:: The task ::
Nothing but the lines from the line that contains "for pattern in" through the line that contains "cad_parts[node].hide_render = cad_parts[node].hide_viewport" should appear in the output, each reproduced exactly.

:: Listed entries ::
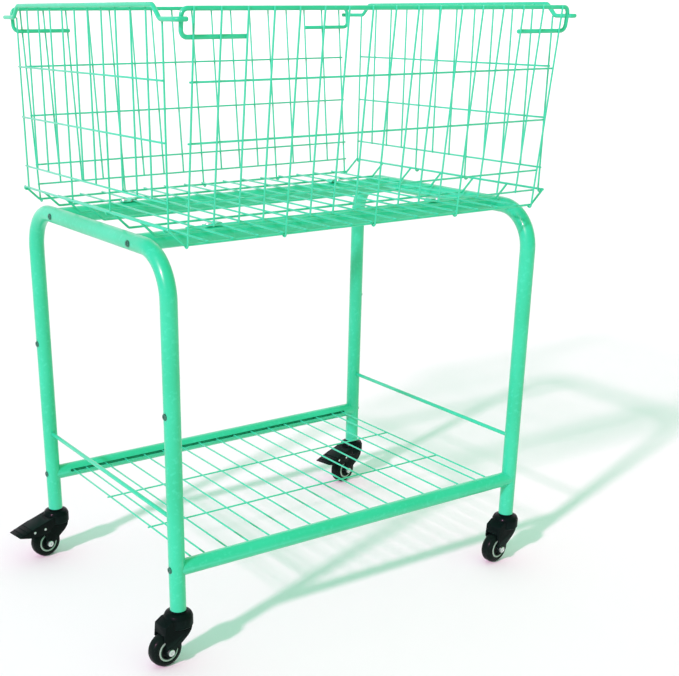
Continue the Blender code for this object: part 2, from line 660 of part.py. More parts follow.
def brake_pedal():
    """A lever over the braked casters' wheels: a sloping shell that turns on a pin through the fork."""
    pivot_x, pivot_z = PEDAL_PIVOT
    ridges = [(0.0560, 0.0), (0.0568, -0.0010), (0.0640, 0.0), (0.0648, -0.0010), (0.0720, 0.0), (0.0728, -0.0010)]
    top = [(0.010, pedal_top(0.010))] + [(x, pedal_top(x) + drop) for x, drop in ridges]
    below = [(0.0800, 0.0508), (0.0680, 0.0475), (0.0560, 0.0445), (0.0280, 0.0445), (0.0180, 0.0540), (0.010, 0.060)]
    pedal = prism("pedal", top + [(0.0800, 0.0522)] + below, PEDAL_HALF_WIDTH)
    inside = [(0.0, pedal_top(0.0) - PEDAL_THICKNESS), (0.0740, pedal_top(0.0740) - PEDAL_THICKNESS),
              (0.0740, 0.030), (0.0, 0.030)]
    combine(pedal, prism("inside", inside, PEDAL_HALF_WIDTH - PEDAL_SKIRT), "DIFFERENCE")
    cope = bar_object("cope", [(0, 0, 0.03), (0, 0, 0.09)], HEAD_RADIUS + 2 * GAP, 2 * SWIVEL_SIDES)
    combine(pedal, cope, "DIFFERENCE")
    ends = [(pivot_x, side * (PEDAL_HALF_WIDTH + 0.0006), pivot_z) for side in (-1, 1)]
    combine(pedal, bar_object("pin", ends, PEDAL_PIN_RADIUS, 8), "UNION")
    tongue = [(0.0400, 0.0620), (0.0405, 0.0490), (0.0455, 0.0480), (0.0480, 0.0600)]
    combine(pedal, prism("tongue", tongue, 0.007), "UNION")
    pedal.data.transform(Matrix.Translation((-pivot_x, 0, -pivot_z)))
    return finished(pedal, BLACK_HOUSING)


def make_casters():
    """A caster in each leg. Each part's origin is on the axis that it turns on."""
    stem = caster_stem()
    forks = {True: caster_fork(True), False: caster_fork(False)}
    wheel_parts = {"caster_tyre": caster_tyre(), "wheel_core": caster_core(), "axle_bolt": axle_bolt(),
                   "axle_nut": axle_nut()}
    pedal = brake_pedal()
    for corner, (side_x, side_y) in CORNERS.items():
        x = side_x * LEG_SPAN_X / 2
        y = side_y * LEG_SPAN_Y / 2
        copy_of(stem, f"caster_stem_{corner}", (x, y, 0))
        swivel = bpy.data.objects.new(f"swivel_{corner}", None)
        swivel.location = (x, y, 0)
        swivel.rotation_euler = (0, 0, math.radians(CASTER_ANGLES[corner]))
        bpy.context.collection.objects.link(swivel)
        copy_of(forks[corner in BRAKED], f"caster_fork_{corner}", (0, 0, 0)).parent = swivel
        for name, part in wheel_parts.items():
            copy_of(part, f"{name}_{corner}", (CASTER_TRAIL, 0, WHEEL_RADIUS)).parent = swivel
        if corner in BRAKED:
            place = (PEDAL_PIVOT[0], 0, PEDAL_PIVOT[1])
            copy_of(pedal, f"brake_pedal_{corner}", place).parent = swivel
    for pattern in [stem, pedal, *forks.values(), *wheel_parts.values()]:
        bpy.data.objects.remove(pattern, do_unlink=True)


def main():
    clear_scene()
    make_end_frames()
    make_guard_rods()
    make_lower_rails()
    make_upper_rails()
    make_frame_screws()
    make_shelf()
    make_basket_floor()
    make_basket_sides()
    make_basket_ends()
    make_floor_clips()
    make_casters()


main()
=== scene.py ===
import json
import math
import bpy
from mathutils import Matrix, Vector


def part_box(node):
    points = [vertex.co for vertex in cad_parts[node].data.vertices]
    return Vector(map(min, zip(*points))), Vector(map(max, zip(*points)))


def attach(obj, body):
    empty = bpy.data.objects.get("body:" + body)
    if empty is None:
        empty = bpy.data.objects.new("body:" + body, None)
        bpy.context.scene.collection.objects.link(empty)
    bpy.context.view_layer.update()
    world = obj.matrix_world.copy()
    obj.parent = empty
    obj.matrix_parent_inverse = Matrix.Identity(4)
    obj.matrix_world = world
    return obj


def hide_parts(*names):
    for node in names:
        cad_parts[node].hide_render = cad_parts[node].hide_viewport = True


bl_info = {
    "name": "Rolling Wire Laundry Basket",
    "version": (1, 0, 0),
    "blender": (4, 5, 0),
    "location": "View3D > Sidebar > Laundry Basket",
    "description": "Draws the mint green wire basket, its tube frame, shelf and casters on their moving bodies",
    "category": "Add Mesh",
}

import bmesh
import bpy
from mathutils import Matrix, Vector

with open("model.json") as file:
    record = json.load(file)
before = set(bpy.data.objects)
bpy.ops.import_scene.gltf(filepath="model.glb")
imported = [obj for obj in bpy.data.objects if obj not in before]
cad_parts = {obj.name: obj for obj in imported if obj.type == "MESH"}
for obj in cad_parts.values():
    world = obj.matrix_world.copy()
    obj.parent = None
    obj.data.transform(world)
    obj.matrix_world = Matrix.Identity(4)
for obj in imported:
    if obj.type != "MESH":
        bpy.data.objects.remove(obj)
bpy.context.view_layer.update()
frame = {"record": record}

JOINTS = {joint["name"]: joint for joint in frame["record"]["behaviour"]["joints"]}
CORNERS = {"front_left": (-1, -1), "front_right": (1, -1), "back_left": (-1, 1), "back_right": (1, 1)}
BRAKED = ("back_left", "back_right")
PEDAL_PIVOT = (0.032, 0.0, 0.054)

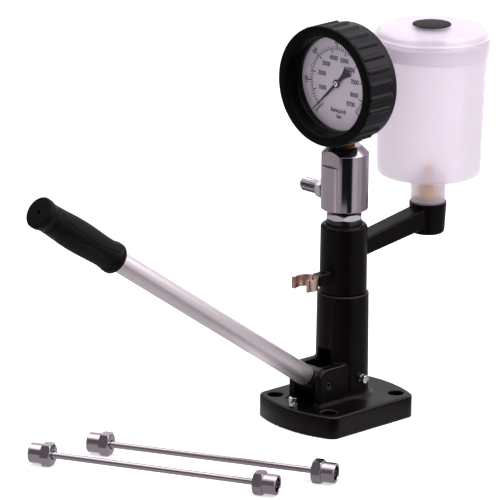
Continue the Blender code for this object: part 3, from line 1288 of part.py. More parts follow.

:: Result of the task ::
    for pattern in [stem, pedal, *forks.values(), *wheel_parts.values()]:
        bpy.data.objects.remove(pattern, do_unlink=True)


def main():
    clear_scene()
    make_end_frames()
    make_guard_rods()
    make_lower_rails()
    make_upper_rails()
    make_frame_screws()
    make_shelf()
    make_basket_floor()
    make_basket_sides()
    make_basket_ends()
    make_floor_clips()
    make_casters()


main()
=== scene.py ===
import json
import math
import bpy
from mathutils import Matrix, Vector


def part_box(node):
    points = [vertex.co for vertex in cad_parts[node].data.vertices]
    return Vector(map(min, zip(*points))), Vector(map(max, zip(*points)))


def attach(obj, body):
    empty = bpy.data.objects.get("body:" + body)
    if empty is None:
        empty = bpy.data.objects.new("body:" + body, None)
        bpy.context.scene.collection.objects.link(empty)
    bpy.context.view_layer.update()
    world = obj.matrix_world.copy()
    obj.parent = empty
    obj.matrix_parent_inverse = Matrix.Identity(4)
    obj.matrix_world = world
    return obj


def hide_parts(*names):
    for node in names:
        cad_parts[node].hide_render = cad_parts[node].hide_viewport = True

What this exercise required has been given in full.